Physical characteristics
- Source: Robb Reservoir
- • location: Stoddard
- • coordinates: 43°2′21″N 72°4′4″W﻿ / ﻿43.03917°N 72.06778°W
- • elevation: 1,266 ft (386 m)
- Mouth: Contoocook River
- • location: Hillsborough
- • coordinates: 43°6′27″N 71°54′35″W﻿ / ﻿43.10750°N 71.90972°W
- • elevation: 585 ft (178 m)
- Length: 16.8 mi (27.0 km)

Basin features
- • left: Morse Brook, Beards Brook
- • right: Salmon Brook

= North Branch Contoocook River =

The North Branch of the Contoocook River (officially the North Branch River) is a 16.8 mi river in southwestern New Hampshire in the United States. It is a tributary of the Contoocook River, part of the Merrimack River watershed.

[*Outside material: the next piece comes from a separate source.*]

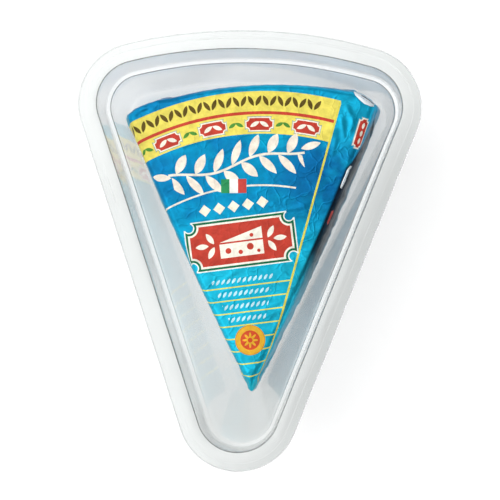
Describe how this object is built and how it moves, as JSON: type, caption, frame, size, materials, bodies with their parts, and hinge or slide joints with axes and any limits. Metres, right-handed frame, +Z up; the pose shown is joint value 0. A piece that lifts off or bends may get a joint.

The North Branch begins in a highland region of lakes, swamps, and intricate stream networks in the town of Stoddard, New Hampshire. The U.S. Geographic Names Information System places the beginning of the North Branch at the outlet of Robb Reservoir in the southeast corner of Stoddard. Additional significant flow quickly arrives when the outlet of Highland Lake and Island Pond joins from the north. From here to Franklin Pierce Lake, the North Branch consists of a stairstep-like series of flatwater and wetland sections interspersed with sections of whitewater that are popular among New England kayakers. Below Franklin Pierce Lake it is a short distance to the Contoocook River in Hillsborough. Beards Brook enters the North Branch in Hillsborough just upstream of the river's end at the Contoocook.

New Hampshire Route 9 follows the North Branch for most of the river's length.